▶ **What the exercise asks**:
Return exactly the listing's lines, from its first line to the line holding "widths /= np.linalg.norm(widths, axis=1)[:, None]", ends included.

====== Source data ======

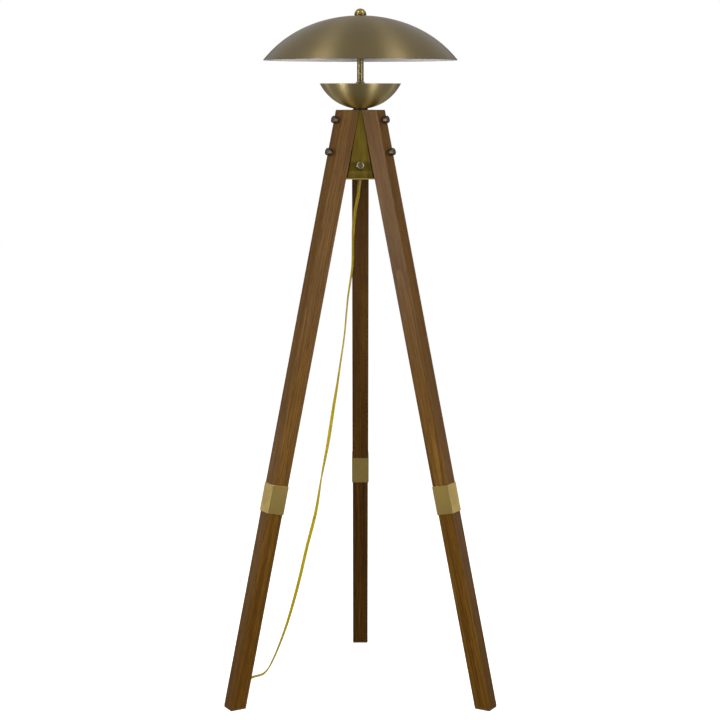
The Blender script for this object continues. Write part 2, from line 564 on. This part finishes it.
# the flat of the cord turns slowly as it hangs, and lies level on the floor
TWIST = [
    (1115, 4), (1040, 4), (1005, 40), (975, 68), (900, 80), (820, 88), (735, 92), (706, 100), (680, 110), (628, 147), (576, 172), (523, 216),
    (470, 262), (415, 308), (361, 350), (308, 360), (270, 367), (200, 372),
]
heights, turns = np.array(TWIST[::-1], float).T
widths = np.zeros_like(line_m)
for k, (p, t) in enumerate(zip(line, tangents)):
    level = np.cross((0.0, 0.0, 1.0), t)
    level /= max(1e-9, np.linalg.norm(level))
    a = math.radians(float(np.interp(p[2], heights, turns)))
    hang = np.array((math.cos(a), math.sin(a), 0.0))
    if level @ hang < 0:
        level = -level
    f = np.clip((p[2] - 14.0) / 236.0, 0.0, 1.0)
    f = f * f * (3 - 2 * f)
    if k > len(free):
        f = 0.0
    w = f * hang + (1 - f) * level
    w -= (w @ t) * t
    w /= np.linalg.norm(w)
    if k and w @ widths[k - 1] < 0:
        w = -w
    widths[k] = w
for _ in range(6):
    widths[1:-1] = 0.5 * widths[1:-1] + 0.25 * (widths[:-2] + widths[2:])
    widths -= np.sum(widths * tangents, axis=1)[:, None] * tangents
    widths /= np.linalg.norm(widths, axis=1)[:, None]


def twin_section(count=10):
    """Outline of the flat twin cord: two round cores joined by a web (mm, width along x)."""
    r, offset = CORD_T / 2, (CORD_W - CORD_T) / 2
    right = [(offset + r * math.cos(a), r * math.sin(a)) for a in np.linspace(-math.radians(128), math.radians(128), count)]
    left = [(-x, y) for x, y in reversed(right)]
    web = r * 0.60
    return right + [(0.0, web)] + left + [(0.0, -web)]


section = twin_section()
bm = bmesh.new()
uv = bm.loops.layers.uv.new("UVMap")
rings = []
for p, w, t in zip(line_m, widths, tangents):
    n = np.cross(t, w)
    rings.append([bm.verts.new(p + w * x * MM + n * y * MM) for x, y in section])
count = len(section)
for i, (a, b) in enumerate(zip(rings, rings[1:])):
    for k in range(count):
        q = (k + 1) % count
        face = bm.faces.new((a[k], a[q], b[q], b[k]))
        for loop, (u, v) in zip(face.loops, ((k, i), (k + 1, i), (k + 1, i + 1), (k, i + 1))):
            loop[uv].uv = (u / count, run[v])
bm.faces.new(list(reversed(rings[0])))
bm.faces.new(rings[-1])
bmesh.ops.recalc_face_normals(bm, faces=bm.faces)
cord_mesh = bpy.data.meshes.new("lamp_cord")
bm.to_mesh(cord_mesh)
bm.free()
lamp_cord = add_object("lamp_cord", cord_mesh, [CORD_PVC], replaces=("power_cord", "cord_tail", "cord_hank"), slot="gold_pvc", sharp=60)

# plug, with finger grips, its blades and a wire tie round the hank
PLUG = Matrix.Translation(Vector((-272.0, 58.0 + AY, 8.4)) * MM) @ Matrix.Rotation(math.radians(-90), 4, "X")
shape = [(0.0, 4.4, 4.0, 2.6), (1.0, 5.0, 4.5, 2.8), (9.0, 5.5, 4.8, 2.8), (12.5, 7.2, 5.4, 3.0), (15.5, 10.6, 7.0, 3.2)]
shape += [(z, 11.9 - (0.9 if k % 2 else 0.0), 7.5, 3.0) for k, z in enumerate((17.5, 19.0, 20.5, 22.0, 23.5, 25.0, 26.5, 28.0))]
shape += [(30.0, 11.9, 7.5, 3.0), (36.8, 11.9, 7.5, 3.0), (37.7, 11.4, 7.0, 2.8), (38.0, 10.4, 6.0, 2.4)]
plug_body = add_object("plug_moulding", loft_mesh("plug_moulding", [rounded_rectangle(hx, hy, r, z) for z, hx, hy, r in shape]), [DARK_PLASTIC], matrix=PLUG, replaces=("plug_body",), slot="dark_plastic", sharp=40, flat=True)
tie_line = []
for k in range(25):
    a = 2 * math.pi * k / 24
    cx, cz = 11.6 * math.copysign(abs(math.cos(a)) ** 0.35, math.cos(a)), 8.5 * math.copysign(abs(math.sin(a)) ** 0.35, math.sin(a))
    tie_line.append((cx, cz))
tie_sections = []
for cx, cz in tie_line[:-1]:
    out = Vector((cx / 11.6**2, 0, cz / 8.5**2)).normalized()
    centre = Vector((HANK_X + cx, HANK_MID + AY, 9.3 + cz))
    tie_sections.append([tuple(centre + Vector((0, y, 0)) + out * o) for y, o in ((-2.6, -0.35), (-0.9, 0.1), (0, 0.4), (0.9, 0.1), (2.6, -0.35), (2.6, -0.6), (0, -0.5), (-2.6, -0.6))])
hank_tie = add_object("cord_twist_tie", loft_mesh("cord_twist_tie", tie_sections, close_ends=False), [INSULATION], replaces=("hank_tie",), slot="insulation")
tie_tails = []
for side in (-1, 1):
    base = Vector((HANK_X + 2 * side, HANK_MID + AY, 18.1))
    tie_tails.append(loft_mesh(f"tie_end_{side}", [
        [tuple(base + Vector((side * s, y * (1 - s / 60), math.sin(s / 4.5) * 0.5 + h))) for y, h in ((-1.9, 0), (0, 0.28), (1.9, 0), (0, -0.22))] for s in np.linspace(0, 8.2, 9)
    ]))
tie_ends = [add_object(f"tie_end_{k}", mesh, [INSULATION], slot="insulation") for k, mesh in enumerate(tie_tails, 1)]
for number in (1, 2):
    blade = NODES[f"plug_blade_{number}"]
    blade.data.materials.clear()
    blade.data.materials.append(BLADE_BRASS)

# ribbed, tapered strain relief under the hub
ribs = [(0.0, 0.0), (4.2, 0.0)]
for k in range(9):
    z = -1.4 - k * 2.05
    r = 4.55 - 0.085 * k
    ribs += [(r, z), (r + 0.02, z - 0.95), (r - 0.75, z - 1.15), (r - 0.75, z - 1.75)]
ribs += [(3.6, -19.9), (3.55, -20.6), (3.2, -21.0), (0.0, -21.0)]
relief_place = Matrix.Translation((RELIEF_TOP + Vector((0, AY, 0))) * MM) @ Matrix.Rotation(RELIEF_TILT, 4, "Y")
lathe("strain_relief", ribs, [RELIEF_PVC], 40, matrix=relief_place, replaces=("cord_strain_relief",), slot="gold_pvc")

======

▶ **Output of the exercise**:
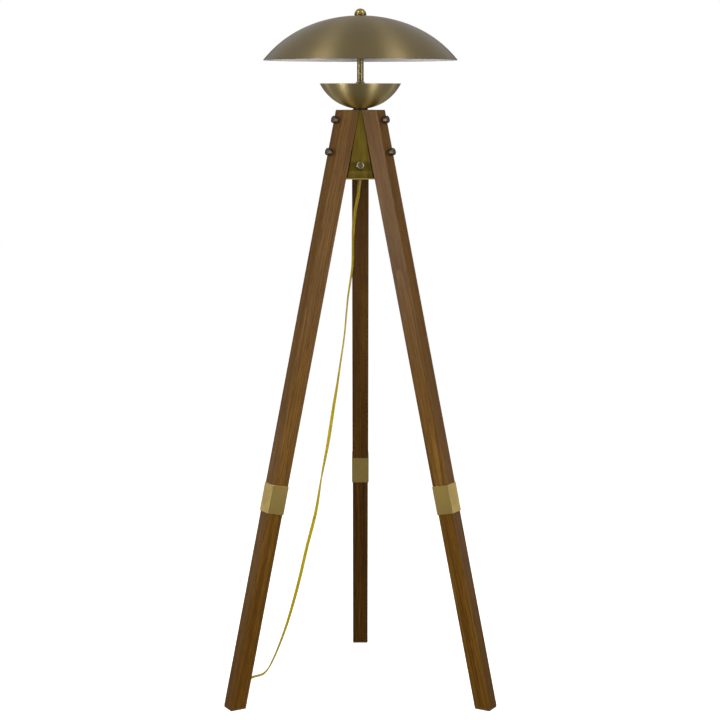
The Blender script for this object continues. Write part 2, from line 564 on. This part finishes it.
# the flat of the cord turns slowly as it hangs, and lies level on the floor
TWIST = [
    (1115, 4), (1040, 4), (1005, 40), (975, 68), (900, 80), (820, 88), (735, 92), (706, 100), (680, 110), (628, 147), (576, 172), (523, 216),
    (470, 262), (415, 308), (361, 350), (308, 360), (270, 367), (200, 372),
]
heights, turns = np.array(TWIST[::-1], float).T
widths = np.zeros_like(line_m)
for k, (p, t) in enumerate(zip(line, tangents)):
    level = np.cross((0.0, 0.0, 1.0), t)
    level /= max(1e-9, np.linalg.norm(level))
    a = math.radians(float(np.interp(p[2], heights, turns)))
    hang = np.array((math.cos(a), math.sin(a), 0.0))
    if level @ hang < 0:
        level = -level
    f = np.clip((p[2] - 14.0) / 236.0, 0.0, 1.0)
    f = f * f * (3 - 2 * f)
    if k > len(free):
        f = 0.0
    w = f * hang + (1 - f) * level
    w -= (w @ t) * t
    w /= np.linalg.norm(w)
    if k and w @ widths[k - 1] < 0:
        w = -w
    widths[k] = w
for _ in range(6):
    widths[1:-1] = 0.5 * widths[1:-1] + 0.25 * (widths[:-2] + widths[2:])
    widths -= np.sum(widths * tangents, axis=1)[:, None] * tangents
    widths /= np.linalg.norm(widths, axis=1)[:, None]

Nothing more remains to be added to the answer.